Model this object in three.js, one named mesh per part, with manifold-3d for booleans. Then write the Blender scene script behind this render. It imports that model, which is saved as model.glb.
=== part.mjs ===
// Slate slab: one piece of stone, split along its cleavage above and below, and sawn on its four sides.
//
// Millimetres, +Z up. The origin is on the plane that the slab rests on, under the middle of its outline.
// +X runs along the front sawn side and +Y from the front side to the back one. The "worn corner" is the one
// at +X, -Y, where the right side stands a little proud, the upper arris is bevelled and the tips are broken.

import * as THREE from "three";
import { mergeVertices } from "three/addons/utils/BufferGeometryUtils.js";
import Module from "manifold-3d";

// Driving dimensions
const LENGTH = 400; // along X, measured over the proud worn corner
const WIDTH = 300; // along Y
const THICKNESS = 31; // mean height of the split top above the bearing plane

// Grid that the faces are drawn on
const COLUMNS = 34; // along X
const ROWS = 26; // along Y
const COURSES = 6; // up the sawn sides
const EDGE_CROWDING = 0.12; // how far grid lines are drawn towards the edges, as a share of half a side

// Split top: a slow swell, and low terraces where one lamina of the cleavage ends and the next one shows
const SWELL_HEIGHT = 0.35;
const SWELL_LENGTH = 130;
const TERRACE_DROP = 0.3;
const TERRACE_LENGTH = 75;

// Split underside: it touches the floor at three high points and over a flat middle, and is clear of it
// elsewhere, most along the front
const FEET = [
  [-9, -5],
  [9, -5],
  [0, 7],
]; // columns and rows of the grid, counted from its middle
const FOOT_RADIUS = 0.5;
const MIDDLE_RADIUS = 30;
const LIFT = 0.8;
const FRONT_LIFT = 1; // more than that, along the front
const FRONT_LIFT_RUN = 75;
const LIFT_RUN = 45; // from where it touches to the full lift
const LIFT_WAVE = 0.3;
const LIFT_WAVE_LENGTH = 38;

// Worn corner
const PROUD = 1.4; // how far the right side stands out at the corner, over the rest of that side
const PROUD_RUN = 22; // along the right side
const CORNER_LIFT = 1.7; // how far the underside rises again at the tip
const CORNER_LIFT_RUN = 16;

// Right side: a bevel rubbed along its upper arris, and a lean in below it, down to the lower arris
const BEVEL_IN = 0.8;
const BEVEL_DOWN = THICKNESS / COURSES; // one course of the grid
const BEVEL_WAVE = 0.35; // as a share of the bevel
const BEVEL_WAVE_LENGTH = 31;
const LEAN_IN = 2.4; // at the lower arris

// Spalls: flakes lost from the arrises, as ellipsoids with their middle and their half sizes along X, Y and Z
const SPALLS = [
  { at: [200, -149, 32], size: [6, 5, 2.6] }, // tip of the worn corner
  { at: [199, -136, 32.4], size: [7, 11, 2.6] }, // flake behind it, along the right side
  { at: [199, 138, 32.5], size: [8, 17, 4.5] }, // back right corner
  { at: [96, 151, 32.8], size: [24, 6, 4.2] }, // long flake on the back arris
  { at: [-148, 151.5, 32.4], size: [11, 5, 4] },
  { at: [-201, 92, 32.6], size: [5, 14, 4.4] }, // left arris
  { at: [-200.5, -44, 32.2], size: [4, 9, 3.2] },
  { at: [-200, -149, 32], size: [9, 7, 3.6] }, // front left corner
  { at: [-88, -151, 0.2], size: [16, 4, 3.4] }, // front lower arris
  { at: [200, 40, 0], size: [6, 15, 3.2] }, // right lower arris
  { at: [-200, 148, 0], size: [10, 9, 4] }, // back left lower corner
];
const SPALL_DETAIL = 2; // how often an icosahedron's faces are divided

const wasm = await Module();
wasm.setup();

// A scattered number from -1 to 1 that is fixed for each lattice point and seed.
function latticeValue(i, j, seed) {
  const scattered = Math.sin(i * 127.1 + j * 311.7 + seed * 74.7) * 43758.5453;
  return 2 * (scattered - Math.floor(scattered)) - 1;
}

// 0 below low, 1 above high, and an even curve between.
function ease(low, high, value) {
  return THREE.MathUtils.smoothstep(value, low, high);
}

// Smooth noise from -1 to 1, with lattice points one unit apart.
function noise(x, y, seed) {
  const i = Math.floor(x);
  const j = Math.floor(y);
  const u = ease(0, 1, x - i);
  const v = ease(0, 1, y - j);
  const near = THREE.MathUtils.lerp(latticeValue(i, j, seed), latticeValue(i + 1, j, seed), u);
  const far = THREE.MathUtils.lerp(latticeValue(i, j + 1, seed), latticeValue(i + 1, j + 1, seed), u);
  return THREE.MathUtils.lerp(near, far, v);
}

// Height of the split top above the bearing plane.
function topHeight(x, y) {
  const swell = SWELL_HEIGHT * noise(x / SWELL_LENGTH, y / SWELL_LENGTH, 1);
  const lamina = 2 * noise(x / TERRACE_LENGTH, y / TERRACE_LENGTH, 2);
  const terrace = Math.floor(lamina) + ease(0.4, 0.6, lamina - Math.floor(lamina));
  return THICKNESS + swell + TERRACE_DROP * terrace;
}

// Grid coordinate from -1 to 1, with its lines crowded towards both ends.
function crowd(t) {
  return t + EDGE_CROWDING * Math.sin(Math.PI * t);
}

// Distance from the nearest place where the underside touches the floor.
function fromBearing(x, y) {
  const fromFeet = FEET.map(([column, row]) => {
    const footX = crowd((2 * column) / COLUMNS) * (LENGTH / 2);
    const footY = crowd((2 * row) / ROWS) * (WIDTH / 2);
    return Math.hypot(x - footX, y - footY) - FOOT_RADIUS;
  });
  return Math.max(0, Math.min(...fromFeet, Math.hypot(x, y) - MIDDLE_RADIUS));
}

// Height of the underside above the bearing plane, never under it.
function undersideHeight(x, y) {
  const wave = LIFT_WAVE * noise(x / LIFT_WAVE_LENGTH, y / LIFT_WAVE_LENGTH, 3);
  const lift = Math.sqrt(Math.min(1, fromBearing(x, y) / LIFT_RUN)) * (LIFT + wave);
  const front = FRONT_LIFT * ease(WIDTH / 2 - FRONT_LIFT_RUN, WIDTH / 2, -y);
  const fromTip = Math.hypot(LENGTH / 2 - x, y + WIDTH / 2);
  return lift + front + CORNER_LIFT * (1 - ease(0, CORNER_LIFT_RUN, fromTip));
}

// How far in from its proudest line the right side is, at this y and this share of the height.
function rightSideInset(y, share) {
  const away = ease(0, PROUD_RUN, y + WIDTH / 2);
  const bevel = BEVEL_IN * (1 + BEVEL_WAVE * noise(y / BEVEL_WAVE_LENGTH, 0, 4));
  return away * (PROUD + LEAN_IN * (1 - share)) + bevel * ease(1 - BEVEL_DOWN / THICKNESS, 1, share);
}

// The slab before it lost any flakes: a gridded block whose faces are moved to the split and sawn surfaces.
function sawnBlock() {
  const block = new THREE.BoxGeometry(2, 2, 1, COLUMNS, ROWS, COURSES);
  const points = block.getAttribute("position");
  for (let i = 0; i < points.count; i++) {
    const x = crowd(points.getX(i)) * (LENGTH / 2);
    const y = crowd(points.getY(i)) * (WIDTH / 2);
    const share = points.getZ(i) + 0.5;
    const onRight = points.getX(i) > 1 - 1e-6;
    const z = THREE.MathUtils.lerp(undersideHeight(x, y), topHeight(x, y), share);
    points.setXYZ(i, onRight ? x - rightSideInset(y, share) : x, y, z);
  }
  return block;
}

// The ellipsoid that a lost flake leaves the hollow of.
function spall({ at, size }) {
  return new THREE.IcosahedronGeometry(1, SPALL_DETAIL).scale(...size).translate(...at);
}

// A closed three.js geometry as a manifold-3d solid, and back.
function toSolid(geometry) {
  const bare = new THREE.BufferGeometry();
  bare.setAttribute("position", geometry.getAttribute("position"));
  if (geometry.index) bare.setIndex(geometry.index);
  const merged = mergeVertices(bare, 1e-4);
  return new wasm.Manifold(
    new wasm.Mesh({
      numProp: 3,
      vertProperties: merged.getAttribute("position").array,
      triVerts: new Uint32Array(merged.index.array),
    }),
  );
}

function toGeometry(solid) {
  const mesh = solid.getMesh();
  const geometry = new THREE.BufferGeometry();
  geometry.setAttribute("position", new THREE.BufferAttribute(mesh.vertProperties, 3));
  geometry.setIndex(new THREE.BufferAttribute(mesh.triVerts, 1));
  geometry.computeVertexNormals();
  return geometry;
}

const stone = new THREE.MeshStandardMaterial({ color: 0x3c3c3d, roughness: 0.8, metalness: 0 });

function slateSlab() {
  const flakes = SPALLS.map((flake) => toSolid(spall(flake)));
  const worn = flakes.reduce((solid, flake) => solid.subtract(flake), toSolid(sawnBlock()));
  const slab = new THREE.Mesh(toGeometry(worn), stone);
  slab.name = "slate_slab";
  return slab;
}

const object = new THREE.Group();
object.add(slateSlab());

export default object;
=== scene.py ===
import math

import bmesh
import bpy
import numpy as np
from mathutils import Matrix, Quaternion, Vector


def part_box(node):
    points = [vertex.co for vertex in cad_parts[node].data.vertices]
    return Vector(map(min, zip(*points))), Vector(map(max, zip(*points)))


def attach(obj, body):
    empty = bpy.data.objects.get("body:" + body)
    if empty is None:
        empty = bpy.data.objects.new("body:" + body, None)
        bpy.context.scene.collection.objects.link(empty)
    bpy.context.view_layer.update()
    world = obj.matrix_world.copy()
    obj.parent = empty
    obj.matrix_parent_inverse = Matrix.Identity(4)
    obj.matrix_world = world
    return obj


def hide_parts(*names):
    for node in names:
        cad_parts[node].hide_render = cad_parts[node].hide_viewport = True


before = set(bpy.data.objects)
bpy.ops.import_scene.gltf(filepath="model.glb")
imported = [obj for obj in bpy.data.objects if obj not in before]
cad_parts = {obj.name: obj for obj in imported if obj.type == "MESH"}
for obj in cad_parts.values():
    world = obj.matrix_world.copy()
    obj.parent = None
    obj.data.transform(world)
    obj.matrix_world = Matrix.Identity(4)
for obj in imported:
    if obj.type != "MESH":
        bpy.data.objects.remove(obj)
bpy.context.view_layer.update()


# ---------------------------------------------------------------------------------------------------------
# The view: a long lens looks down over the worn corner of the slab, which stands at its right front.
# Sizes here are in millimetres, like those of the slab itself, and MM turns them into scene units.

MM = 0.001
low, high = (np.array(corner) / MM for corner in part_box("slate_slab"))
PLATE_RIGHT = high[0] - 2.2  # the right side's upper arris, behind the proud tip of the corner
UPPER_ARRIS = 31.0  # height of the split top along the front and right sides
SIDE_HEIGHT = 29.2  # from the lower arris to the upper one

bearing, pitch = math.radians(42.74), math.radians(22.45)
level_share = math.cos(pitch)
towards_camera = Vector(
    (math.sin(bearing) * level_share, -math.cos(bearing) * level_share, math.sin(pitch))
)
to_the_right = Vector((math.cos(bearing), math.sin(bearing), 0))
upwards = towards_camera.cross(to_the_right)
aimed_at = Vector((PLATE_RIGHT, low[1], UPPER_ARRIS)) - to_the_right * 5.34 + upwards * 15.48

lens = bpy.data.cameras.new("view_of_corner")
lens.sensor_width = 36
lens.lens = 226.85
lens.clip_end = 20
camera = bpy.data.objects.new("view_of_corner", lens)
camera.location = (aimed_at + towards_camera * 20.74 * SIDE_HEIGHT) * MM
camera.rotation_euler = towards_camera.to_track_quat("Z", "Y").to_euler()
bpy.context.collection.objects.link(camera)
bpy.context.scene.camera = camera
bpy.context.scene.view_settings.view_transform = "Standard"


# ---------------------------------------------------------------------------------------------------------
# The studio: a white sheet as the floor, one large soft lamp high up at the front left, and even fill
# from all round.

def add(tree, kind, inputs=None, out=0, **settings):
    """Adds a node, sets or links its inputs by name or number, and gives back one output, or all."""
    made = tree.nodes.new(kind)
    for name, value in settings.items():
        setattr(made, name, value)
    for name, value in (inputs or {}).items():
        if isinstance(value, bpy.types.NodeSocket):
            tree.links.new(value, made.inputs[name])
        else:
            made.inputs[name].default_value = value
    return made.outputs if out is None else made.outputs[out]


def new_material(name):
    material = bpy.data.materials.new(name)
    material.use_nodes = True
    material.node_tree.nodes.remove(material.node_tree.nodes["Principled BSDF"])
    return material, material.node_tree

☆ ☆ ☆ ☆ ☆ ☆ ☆

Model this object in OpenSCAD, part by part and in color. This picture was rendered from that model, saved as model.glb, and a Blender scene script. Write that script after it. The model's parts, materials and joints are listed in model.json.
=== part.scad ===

☆ ☆ ☆ ☆ ☆ ☆ ☆

# [TASK TO CARRY OUT]
Your output shall consist solely of the lines from the line with "const stone = new" to the line with "zip(*points))), Vector(map(max, zip(*points)))", reproduced exactly, both ends included.

# [CORRECT RESPONSE]
const stone = new THREE.MeshStandardMaterial({ color: 0x3c3c3d, roughness: 0.8, metalness: 0 });

function slateSlab() {
  const flakes = SPALLS.map((flake) => toSolid(spall(flake)));
  const worn = flakes.reduce((solid, flake) => solid.subtract(flake), toSolid(sawnBlock()));
  const slab = new THREE.Mesh(toGeometry(worn), stone);
  slab.name = "slate_slab";
  return slab;
}

const object = new THREE.Group();
object.add(slateSlab());

export default object;
=== scene.py ===
import math

import bmesh
import bpy
import numpy as np
from mathutils import Matrix, Quaternion, Vector


def part_box(node):
    points = [vertex.co for vertex in cad_parts[node].data.vertices]
    return Vector(map(min, zip(*points))), Vector(map(max, zip(*points)))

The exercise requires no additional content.